Swain: So you were given a challenge basically, weren't you?

Cooper: Right.

Swain: And you like the challenge, right?

Cooper: I liked the challenge. I guess I would have to give Tom Sornel a lot of credit for that.

Swain: Tom, who was the chairman of the art department at Morehead State University in the late 1980s.

Cooper: Yep.

Swain: Because he saw something in your work that led him to believe that there was something else inside you that was yet to come out, perhaps?

Cooper: Yea. He said, anything you make bring it over here. That's what he told me that day. First time I ever met him, well not the first time I ever met him, but the first time that I ever took a piece of work over there.
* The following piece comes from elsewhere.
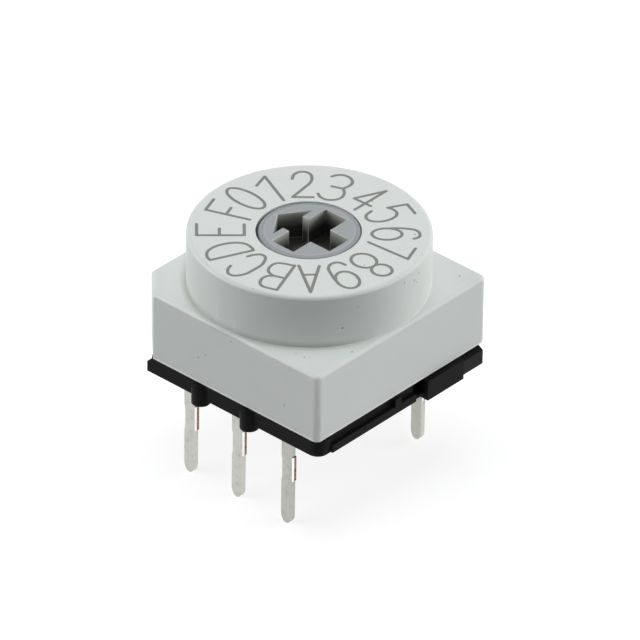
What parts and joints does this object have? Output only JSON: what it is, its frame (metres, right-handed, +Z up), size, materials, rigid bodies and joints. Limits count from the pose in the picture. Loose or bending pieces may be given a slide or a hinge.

And as soon as he saw it, I mean, he just, went, as the old saying is, hog-wild. And I thought, boy, well I ought to get a little something out of this maybe.

Swain: And apparently, he was right because, you have work in a lot of private collections around the country, people who value your work for the way it affects their daily existence when they walk past your pieces in their house and see them and make them smile or react in whatever way.

Cooper: Right.

Swain: Thank you very much. I don't know if there are any other questions. It's been great. Thank you very much Calvin. I really appreciate it.

Cooper: Well, I've enjoyed it. This isn't the first time you've interviewed me, I don't think.

Swain: Can we just sit still for a second? He's going to just take the sound in the room, so he has a way of balancing the sound on the tape.